[holding answer 24 May 2007]: The amount of waste collected from households per head is measured under local authority (LA) Best Value Performance Indicator (BVPI) 84a.
BVPIs have statutory performance targets and are monitored by the Audit Commission. As a standardised suite of performance indicators, BVPIs help central Government and the public to monitor, analyse and compare the achievements of a local authority.
Action to reduce the amount of waste produced in the first instance, and therefore collected by local authorities, is driven by regional and local strategies and supported by nationally funded programmes.
In addition, the Government are providing funding and support to local authorities to help them promote and develop more sustainable waste management practices such as recycling, reuse and waste minimisation.

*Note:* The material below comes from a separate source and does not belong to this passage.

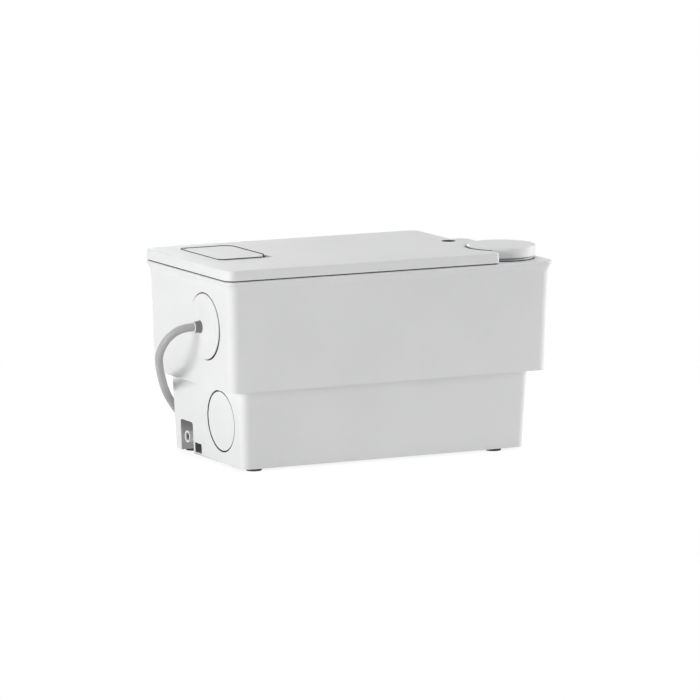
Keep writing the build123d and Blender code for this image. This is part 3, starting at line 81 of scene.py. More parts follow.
MIDDLE = (0, 0, 0.11)
softbox("left_box", (-2.6, -0.7, 0.30), MIDDLE, 1.3, 53.5)
softbox("top_box", (0.2, -0.1, 2.6), MIDDLE, 1.8, 17)
softbox("front_box", (0.6, -3.2, 0.35), MIDDLE, 1.4, 1)
softbox("right_box", (2.7, -0.6, 0.30), MIDDLE, 1.3, 56)
softbox("back_box", (0.4, 3.0, 0.5), MIDDLE, 1.4, 33)


# Floor and background
# A wide white sheet that keeps the unit's soft shadow near it and is plain white further out, and a white
# room round it.
class Wire:
    """One output of a shader node. Python's operators on it add Math nodes."""

    def __init__(self, finish, socket):
        self.finish = finish
        self.socket = socket

    def maths(self, operation, first, second):
        return self.finish.node("ShaderNodeMath", {"operation": operation}, {0: first, 1: second})

    def __add__(self, other):
        return self.maths("ADD", self, other)

    __radd__ = __add__

    def __mul__(self, other):
        return self.maths("MULTIPLY", self, other)

    __rmul__ = __mul__

    def __gt__(self, other):
        return self.maths("GREATER_THAN", self, other)

    def clamped(self, low, high):
        """Brings the span from low to high onto 0 to 1, smoothly."""
        settings = {"interpolation_type": "SMOOTHSTEP"}
        return self.finish.node("ShaderNodeMapRange", settings,
                                {"Value": self, "From Min": low, "From Max": high})


class Finish:
    """One material's node tree, with its main shader ready."""

    def __init__(self, name, colour, roughness, **shader_values):
        self.material = bpy.data.materials.new(name)
        self.material.use_nodes = True
        self.tree = self.material.node_tree
        self.shader = self.tree.nodes["Principled BSDF"]
        self.give({"Base Color": colour, "Roughness": roughness})
        self.give({key.replace("_", " "): value for key, value in shader_values.items()})
        self.material.diffuse_color = (*colour, 1)

    def connect(self, target, value):
        """Links a wire to a socket, or sets the socket's own value."""
        if isinstance(value, Wire):
            self.tree.links.new(value.socket, target)
        elif hasattr(value, "__len__") and len(value) == 3 and len(target.default_value) == 4:
            target.default_value = (*value, 1)
        else:
            target.default_value = value

    def node(self, kind, settings=None, inputs=None, output=0):
        """A node of any type, with its settings and inputs, as the wire of one output."""
        made = self.tree.nodes.new(kind)
        for key, value in (settings or {}).items():
            setattr(made, key, value)
        for key, value in (inputs or {}).items():
            self.connect(made.inputs[key], value)
        return Wire(self, made.outputs[output])

    def give(self, inputs):
        """Sets inputs of the main shader."""
        for key, value in inputs.items():
            self.connect(self.shader.inputs[key], value)

    def place(self):
        """Object coordinates."""
        return self.node("ShaderNodeTexCoord", output="Object")

    def noise(self, scale, detail=2.0, roughness=0.5):
        return self.node("ShaderNodeTexNoise", None, {"Vector": self.place(), "Scale": scale,
                                                      "Detail": detail, "Roughness": roughness})

    def mixed(self, factor, first, second):
        """A colour between two colours."""
        made = self.tree.nodes.new("ShaderNodeMix")
        made.data_type = "RGBA"
        for key, value in ((0, factor), (6, first), (7, second)):
            self.connect(made.inputs[key], value)
        return Wire(self, made.outputs[2])

    def bump(self, height, distance):
        """A relief of a height in metres."""
        self.give({"Normal": self.node("ShaderNodeBump", None, {"Height": height, "Distance": distance})})


def white_surface(tree, shown, ambient):
    """Shows white to the camera and in reflections, and something else to the light that falls."""
    path = tree.nodes.new("ShaderNodeLightPath")
    seen = tree.nodes.new("ShaderNodeMath")
    seen.operation = "MAXIMUM"
    tree.links.new(path.outputs["Is Camera Ray"], seen.inputs[0])
    tree.links.new(path.outputs["Is Transmission Ray"], seen.inputs[1])
    either = tree.nodes.new("ShaderNodeMath")
    either.operation = "MAXIMUM"
    tree.links.new(seen.outputs[0], either.inputs[0])
    tree.links.new(path.outputs["Is Glossy Ray"], either.inputs[1])
    mix = tree.nodes.new("ShaderNodeMixShader")
    tree.links.new(either.outputs[0], mix.inputs[0])
    tree.links.new(ambient, mix.inputs[1])
    tree.links.new(shown, mix.inputs[2])
    return mix.outputs[0]


AMBIENT = 0.30
FLOOR_SIZE = 20
FLOOR_GLOW = 0.86
SHADOW_GREY = 0.24
SHADOW_REACH = (0.32, 0.75)
world = bpy.data.worlds.new("studio")
bpy.context.scene.world = world
world.use_nodes = True
world_tree = world.node_tree
dim = world_tree.nodes["Background"]
dim.inputs["Color"].default_value = (1, 1, 1, 1)
dim.inputs["Strength"].default_value = AMBIENT
bright = world_tree.nodes.new("ShaderNodeBackground")
bright.inputs["Color"].default_value = (1, 1, 1, 1)
world_tree.links.new(white_surface(world_tree, bright.outputs[0], dim.outputs[0]),
                     world_tree.nodes["World Output"].inputs["Surface"])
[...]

The Waste Minimisation Programme run by the Defra-funded Waste Resource Action Programme (WRAP) is working to stem the growth of household waste. This is part of a package of measures to enable the UK to meet the requirements of the landfill directive and move towards sustainable waste management.
As part of the Waste Minimisation Programme, WRAP is working with 13 major retailers to reduce the amount of waste from supermarkets. This includes looking at ways to redesign packaging as well as providing support for research and development into waste minimisation. It is also working with local authorities to establish greater participation in recycling and home composting. This is achieved by WRAP through a variety of means, for example through local authority advice and training; food waste collection trials with selected local authorities; funding support for local authority campaigns to boost recycling participation in their areas; and a targeted National Home Composting Programme.
The review of England's Waste Strategy, due to be published on 24 May will also put forward a range of measures to reduce household waste and build on recent improvements in household recycling. The consultation on the review proposed target increases for household waste recycling to 40 per cent. by 2010, 45 per cent. by 2015 and 50 per cent. by 2020.
Local authorities have received £45 million in 2005-06, £105 million in 2006-07 and £110 million in 2007-08 under the waste performance and efficiency grant to help them develop new and more efficient ways to deliver waste reduction and increase recycling.
There are no specific penalties to encourage local authorities to reduce their collected waste volumes. The Landfill Allowances Trading Scheme (LATS) places limits on the amount of biodegradable municipal waste that local authorities can landfill. Local authorities that exceed limits are liable to a penalty of £150 per tonne. Minimising municipal waste arisings helps local authorities meet their LATS obligations and so avoid penalties.